-- Exercise requirements --
Take the material below and write it all out again exactly.

>>>

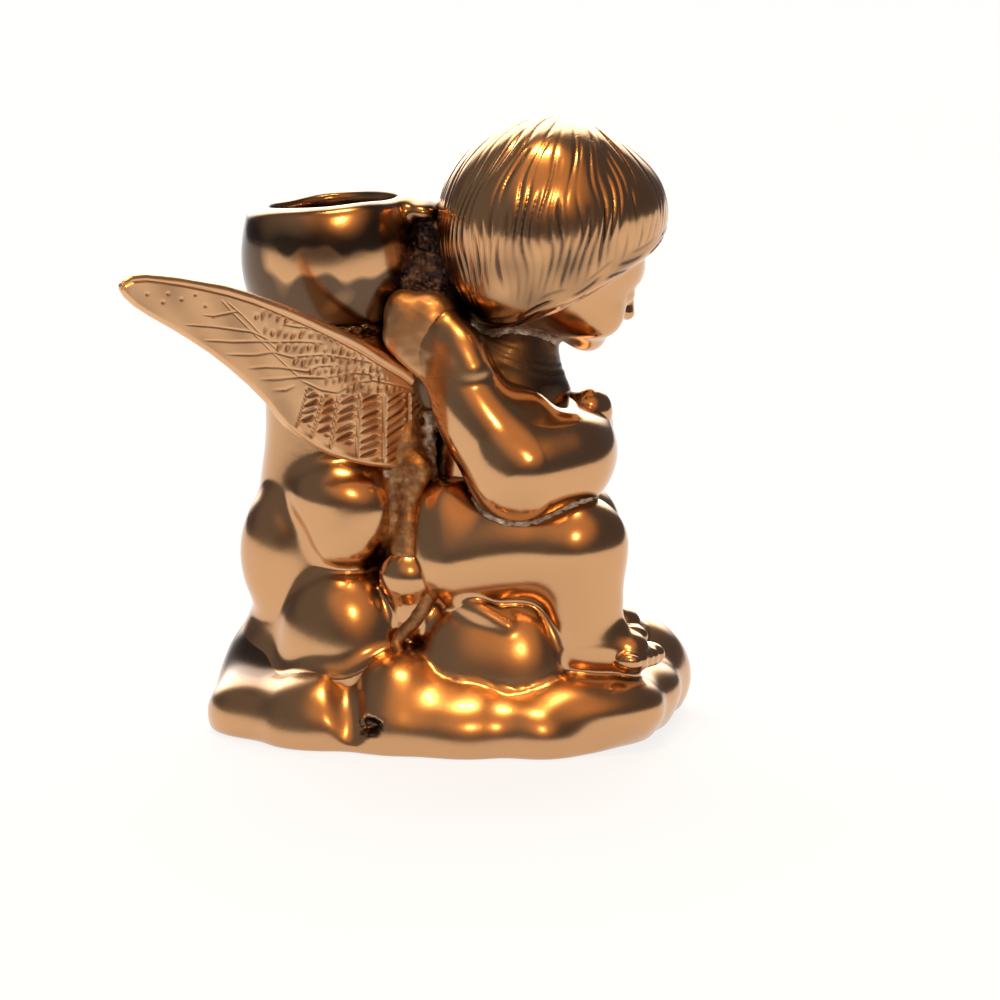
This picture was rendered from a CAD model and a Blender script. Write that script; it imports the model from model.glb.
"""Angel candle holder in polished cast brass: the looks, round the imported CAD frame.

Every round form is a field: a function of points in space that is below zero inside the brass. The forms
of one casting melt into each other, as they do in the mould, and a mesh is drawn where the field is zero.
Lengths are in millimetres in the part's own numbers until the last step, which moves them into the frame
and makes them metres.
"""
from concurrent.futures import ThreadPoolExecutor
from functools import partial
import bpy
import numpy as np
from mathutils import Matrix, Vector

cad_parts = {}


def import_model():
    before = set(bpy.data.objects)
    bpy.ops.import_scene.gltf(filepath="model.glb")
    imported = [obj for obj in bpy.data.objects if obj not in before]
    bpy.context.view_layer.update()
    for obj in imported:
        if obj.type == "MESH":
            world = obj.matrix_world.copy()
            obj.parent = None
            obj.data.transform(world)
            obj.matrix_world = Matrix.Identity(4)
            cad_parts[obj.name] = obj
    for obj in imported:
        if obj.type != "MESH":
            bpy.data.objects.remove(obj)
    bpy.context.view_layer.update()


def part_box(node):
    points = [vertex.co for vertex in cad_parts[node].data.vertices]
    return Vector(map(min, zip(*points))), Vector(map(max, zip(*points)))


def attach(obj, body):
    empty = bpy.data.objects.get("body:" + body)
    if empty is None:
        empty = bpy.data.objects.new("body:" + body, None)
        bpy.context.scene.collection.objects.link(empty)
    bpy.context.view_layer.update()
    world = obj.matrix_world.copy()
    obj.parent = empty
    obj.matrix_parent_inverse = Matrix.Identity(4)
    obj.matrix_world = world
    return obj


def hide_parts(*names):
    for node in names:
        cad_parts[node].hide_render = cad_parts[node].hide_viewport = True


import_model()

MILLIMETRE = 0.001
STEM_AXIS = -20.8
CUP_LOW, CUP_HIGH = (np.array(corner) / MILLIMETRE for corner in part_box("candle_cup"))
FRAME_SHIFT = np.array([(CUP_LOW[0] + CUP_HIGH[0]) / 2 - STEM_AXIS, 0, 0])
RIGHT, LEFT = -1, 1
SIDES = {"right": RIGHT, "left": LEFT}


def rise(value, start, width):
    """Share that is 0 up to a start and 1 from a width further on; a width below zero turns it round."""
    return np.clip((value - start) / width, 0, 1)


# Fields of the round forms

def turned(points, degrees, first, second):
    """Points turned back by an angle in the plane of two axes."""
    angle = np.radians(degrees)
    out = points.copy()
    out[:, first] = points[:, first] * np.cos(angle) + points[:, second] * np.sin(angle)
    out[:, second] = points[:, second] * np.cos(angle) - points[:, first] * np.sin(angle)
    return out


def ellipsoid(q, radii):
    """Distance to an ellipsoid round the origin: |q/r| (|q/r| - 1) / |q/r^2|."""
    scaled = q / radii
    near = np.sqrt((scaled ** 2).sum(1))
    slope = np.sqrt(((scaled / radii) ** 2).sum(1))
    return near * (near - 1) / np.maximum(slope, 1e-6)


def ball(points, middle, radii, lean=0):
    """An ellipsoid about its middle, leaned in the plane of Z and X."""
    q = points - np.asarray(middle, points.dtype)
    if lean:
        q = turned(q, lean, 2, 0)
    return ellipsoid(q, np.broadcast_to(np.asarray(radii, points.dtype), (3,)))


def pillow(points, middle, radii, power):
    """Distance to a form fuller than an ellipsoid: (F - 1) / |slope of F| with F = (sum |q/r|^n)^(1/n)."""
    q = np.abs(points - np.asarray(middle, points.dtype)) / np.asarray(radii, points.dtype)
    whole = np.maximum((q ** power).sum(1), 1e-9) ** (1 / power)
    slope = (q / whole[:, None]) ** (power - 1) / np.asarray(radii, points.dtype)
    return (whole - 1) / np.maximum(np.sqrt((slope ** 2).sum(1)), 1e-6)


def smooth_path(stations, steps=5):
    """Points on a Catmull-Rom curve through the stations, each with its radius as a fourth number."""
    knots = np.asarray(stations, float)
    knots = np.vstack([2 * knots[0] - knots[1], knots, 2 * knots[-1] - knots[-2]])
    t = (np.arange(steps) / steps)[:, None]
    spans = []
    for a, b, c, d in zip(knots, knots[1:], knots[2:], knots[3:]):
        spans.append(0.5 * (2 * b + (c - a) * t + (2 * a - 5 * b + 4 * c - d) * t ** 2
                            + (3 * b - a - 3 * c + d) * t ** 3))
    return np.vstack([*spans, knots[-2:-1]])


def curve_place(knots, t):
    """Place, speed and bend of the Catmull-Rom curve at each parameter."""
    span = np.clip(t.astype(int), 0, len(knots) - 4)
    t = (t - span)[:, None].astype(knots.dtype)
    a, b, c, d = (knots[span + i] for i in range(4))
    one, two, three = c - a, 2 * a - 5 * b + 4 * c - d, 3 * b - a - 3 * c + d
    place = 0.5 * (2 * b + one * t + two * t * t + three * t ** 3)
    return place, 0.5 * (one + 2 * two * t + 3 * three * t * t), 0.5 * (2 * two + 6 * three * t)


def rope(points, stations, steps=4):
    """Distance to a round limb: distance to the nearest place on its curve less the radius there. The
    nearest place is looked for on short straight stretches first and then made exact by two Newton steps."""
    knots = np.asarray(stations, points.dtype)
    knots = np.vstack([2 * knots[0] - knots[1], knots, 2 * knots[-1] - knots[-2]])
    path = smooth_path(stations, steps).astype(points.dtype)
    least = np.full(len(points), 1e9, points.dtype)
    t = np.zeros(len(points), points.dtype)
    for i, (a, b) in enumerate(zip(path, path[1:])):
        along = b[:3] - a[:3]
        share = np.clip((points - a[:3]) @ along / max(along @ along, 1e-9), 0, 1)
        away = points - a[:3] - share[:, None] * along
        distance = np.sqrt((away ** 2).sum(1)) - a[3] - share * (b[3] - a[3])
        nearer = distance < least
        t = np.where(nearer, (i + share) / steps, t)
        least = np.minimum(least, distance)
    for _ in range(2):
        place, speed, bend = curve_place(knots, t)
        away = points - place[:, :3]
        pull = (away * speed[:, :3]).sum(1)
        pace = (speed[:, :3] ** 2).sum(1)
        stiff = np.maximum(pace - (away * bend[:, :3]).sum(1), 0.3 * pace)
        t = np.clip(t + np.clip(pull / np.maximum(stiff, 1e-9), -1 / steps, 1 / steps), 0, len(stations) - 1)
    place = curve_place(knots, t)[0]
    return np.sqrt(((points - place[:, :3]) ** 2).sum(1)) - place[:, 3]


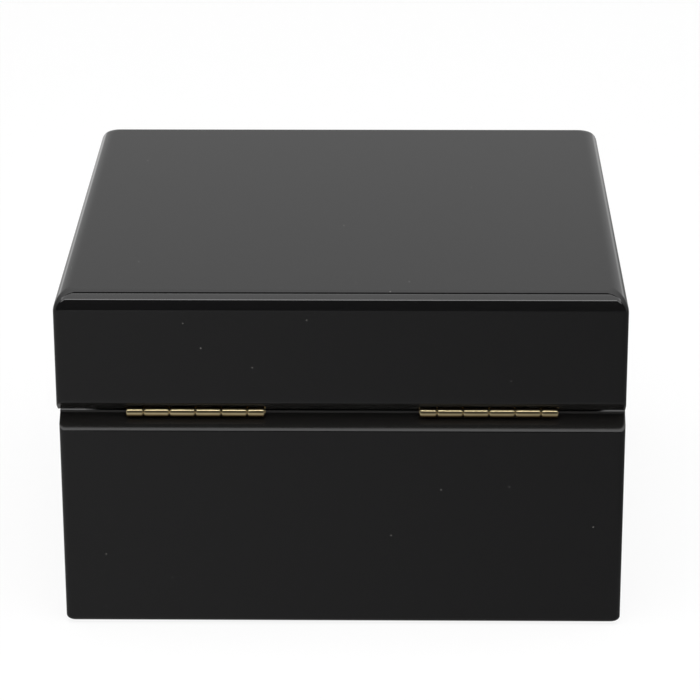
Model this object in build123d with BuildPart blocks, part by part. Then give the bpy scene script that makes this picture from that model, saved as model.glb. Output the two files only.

<<<

-- Solution to this exercise --
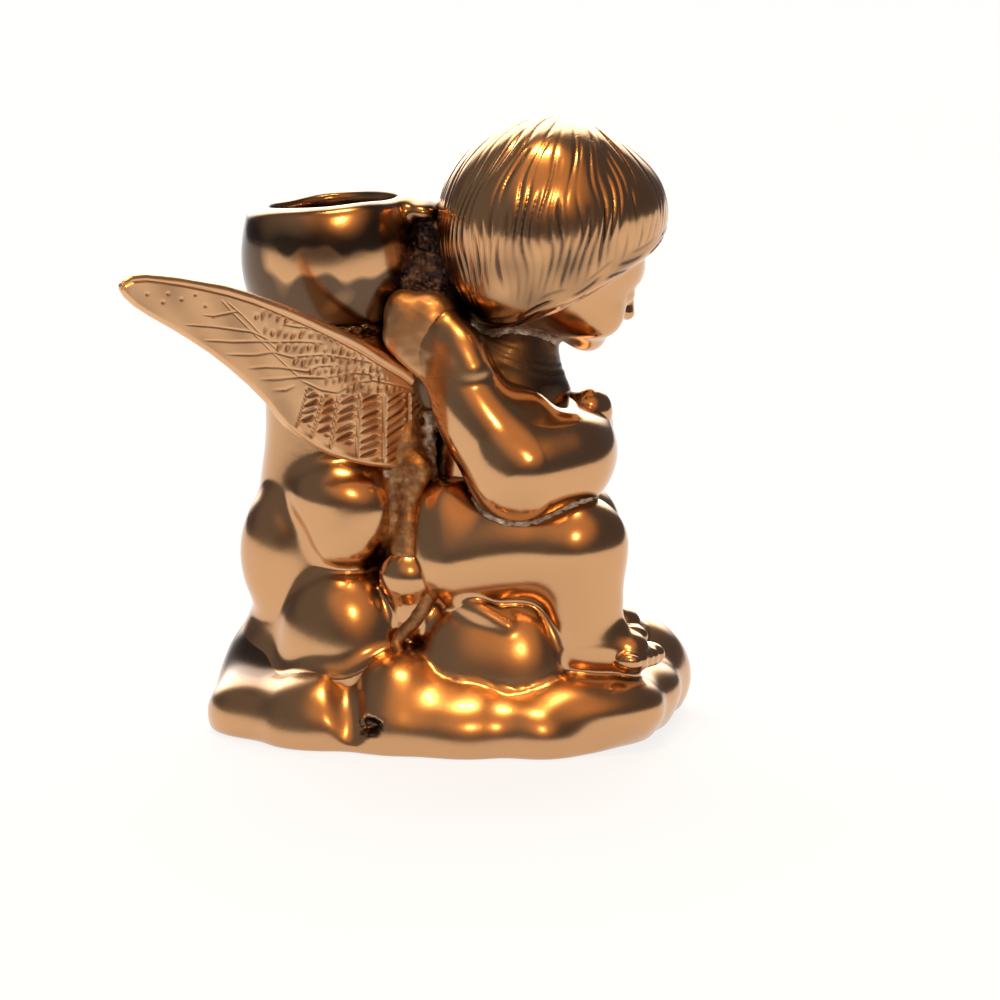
This picture was rendered from a CAD model and a Blender script. Write that script; it imports the model from model.glb.
"""Angel candle holder in polished cast brass: the looks, round the imported CAD frame.

Every round form is a field: a function of points in space that is below zero inside the brass. The forms
of one casting melt into each other, as they do in the mould, and a mesh is drawn where the field is zero.
Lengths are in millimetres in the part's own numbers until the last step, which moves them into the frame
and makes them metres.
"""
from concurrent.futures import ThreadPoolExecutor
from functools import partial
import bpy
import numpy as np
from mathutils import Matrix, Vector

cad_parts = {}


def import_model():
    before = set(bpy.data.objects)
    bpy.ops.import_scene.gltf(filepath="model.glb")
    imported = [obj for obj in bpy.data.objects if obj not in before]
    bpy.context.view_layer.update()
    for obj in imported:
        if obj.type == "MESH":
            world = obj.matrix_world.copy()
            obj.parent = None
            obj.data.transform(world)
            obj.matrix_world = Matrix.Identity(4)
            cad_parts[obj.name] = obj
    for obj in imported:
        if obj.type != "MESH":
            bpy.data.objects.remove(obj)
    bpy.context.view_layer.update()


def part_box(node):
    points = [vertex.co for vertex in cad_parts[node].data.vertices]
    return Vector(map(min, zip(*points))), Vector(map(max, zip(*points)))


def attach(obj, body):
    empty = bpy.data.objects.get("body:" + body)
    if empty is None:
        empty = bpy.data.objects.new("body:" + body, None)
        bpy.context.scene.collection.objects.link(empty)
    bpy.context.view_layer.update()
    world = obj.matrix_world.copy()
    obj.parent = empty
    obj.matrix_parent_inverse = Matrix.Identity(4)
    obj.matrix_world = world
    return obj


def hide_parts(*names):
    for node in names:
        cad_parts[node].hide_render = cad_parts[node].hide_viewport = True


import_model()

MILLIMETRE = 0.001
STEM_AXIS = -20.8
CUP_LOW, CUP_HIGH = (np.array(corner) / MILLIMETRE for corner in part_box("candle_cup"))
FRAME_SHIFT = np.array([(CUP_LOW[0] + CUP_HIGH[0]) / 2 - STEM_AXIS, 0, 0])
RIGHT, LEFT = -1, 1
SIDES = {"right": RIGHT, "left": LEFT}


def rise(value, start, width):
    """Share that is 0 up to a start and 1 from a width further on; a width below zero turns it round."""
    return np.clip((value - start) / width, 0, 1)


# Fields of the round forms

def turned(points, degrees, first, second):
    """Points turned back by an angle in the plane of two axes."""
    angle = np.radians(degrees)
    out = points.copy()
    out[:, first] = points[:, first] * np.cos(angle) + points[:, second] * np.sin(angle)
    out[:, second] = points[:, second] * np.cos(angle) - points[:, first] * np.sin(angle)
    return out


def ellipsoid(q, radii):
    """Distance to an ellipsoid round the origin: |q/r| (|q/r| - 1) / |q/r^2|."""
    scaled = q / radii
    near = np.sqrt((scaled ** 2).sum(1))
    slope = np.sqrt(((scaled / radii) ** 2).sum(1))
    return near * (near - 1) / np.maximum(slope, 1e-6)


def ball(points, middle, radii, lean=0):
    """An ellipsoid about its middle, leaned in the plane of Z and X."""
    q = points - np.asarray(middle, points.dtype)
    if lean:
        q = turned(q, lean, 2, 0)
    return ellipsoid(q, np.broadcast_to(np.asarray(radii, points.dtype), (3,)))


def pillow(points, middle, radii, power):
    """Distance to a form fuller than an ellipsoid: (F - 1) / |slope of F| with F = (sum |q/r|^n)^(1/n)."""
    q = np.abs(points - np.asarray(middle, points.dtype)) / np.asarray(radii, points.dtype)
    whole = np.maximum((q ** power).sum(1), 1e-9) ** (1 / power)
    slope = (q / whole[:, None]) ** (power - 1) / np.asarray(radii, points.dtype)
    return (whole - 1) / np.maximum(np.sqrt((slope ** 2).sum(1)), 1e-6)


def smooth_path(stations, steps=5):
    """Points on a Catmull-Rom curve through the stations, each with its radius as a fourth number."""
    knots = np.asarray(stations, float)
    knots = np.vstack([2 * knots[0] - knots[1], knots, 2 * knots[-1] - knots[-2]])
    t = (np.arange(steps) / steps)[:, None]
    spans = []
    for a, b, c, d in zip(knots, knots[1:], knots[2:], knots[3:]):
        spans.append(0.5 * (2 * b + (c - a) * t + (2 * a - 5 * b + 4 * c - d) * t ** 2
                            + (3 * b - a - 3 * c + d) * t ** 3))
    return np.vstack([*spans, knots[-2:-1]])


def curve_place(knots, t):
    """Place, speed and bend of the Catmull-Rom curve at each parameter."""
    span = np.clip(t.astype(int), 0, len(knots) - 4)
    t = (t - span)[:, None].astype(knots.dtype)
    a, b, c, d = (knots[span + i] for i in range(4))
    one, two, three = c - a, 2 * a - 5 * b + 4 * c - d, 3 * b - a - 3 * c + d
    place = 0.5 * (2 * b + one * t + two * t * t + three * t ** 3)
    return place, 0.5 * (one + 2 * two * t + 3 * three * t * t), 0.5 * (2 * two + 6 * three * t)


def rope(points, stations, steps=4):
    """Distance to a round limb: distance to the nearest place on its curve less the radius there. The
    nearest place is looked for on short straight stretches first and then made exact by two Newton steps."""
    knots = np.asarray(stations, points.dtype)
    knots = np.vstack([2 * knots[0] - knots[1], knots, 2 * knots[-1] - knots[-2]])
    path = smooth_path(stations, steps).astype(points.dtype)
    least = np.full(len(points), 1e9, points.dtype)
    t = np.zeros(len(points), points.dtype)
    for i, (a, b) in enumerate(zip(path, path[1:])):
        along = b[:3] - a[:3]
        share = np.clip((points - a[:3]) @ along / max(along @ along, 1e-9), 0, 1)
        away = points - a[:3] - share[:, None] * along
        distance = np.sqrt((away ** 2).sum(1)) - a[3] - share * (b[3] - a[3])
        nearer = distance < least
        t = np.where(nearer, (i + share) / steps, t)
        least = np.minimum(least, distance)
    for _ in range(2):
        place, speed, bend = curve_place(knots, t)
        away = points - place[:, :3]
        pull = (away * speed[:, :3]).sum(1)
        pace = (speed[:, :3] ** 2).sum(1)
        stiff = np.maximum(pace - (away * bend[:, :3]).sum(1), 0.3 * pace)
        t = np.clip(t + np.clip(pull / np.maximum(stiff, 1e-9), -1 / steps, 1 / steps), 0, len(stations) - 1)
    place = curve_place(knots, t)[0]
    return np.sqrt(((points - place[:, :3]) ** 2).sum(1)) - place[:, 3]


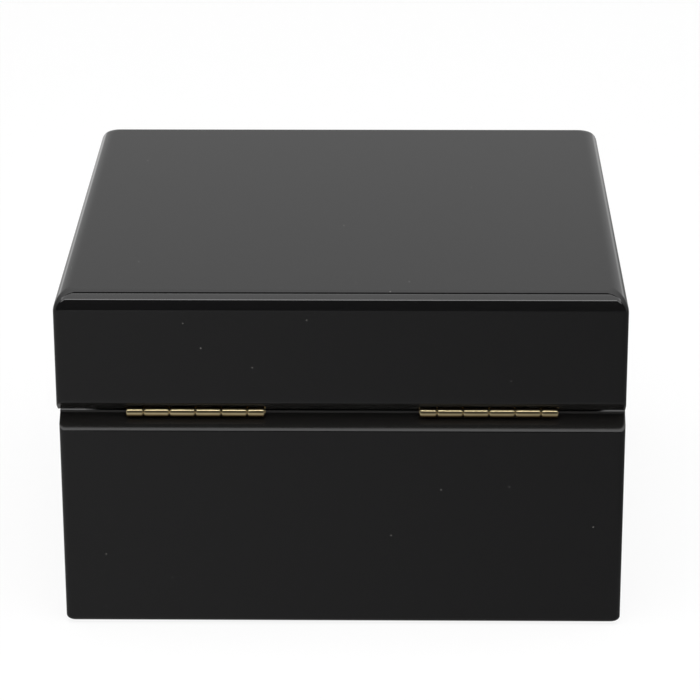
Model this object in build123d with BuildPart blocks, part by part. Then give the bpy scene script that makes this picture from that model, saved as model.glb. Output the two files only.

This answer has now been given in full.